YOUR INSTRUCTIONS:
Read the records below. Copy each line where the string "pose" occurs.

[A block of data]

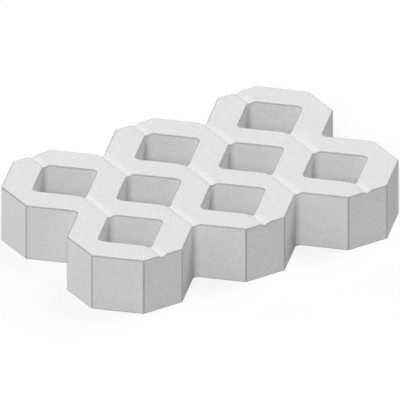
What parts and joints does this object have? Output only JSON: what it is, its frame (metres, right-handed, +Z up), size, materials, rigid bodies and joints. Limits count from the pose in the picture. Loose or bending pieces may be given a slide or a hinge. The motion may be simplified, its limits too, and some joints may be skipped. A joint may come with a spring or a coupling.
{
  "type": "concrete grass paving stone",
  "caption": "Cast concrete grass paving stone: a rectangular slab of octagonal cells with square openings, notched edges and shallow grooves across its top.",
  "frame": {"origin": "middle of the bed face, on the ground", "axes": "+X along the length, +Y across the width, +Z up from the bed face to the grooved top face"},
  "size_m": [0.6, 0.4, 0.1],
  "materials": {
    "concrete": "light grey cast concrete, fine-grained and matte"
  },
  "bodies": {
    "root": {"paving_stone": "concrete"}
  },
  "joints": []
}
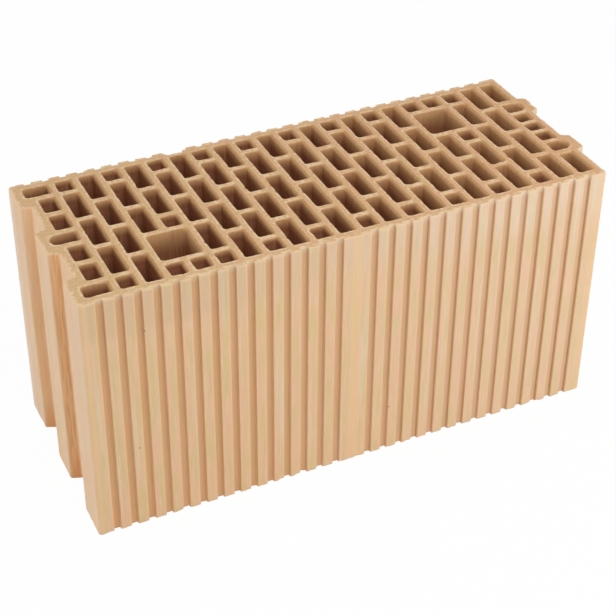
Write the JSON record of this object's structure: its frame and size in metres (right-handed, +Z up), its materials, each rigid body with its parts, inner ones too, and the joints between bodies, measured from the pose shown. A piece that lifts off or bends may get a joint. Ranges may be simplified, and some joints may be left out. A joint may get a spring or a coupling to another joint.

COMPLETE RESPONSE:
What parts and joints does this object have? Output only JSON: what it is, its frame (metres, right-handed, +Z up), size, materials, rigid bodies and joints. Limits count from the pose in the picture. Loose or bending pieces may be given a slide or a hinge. The motion may be simplified, its limits too, and some joints may be skipped. A joint may come with a spring or a coupling.
Write the JSON record of this object's structure: its frame and size in metres (right-handed, +Z up), its materials, each rigid body with its parts, inner ones too, and the joints between bodies, measured from the pose shown. A piece that lifts off or bends may get a joint. Ranges may be simplified, and some joints may be left out. A joint may get a spring or a coupling to another joint.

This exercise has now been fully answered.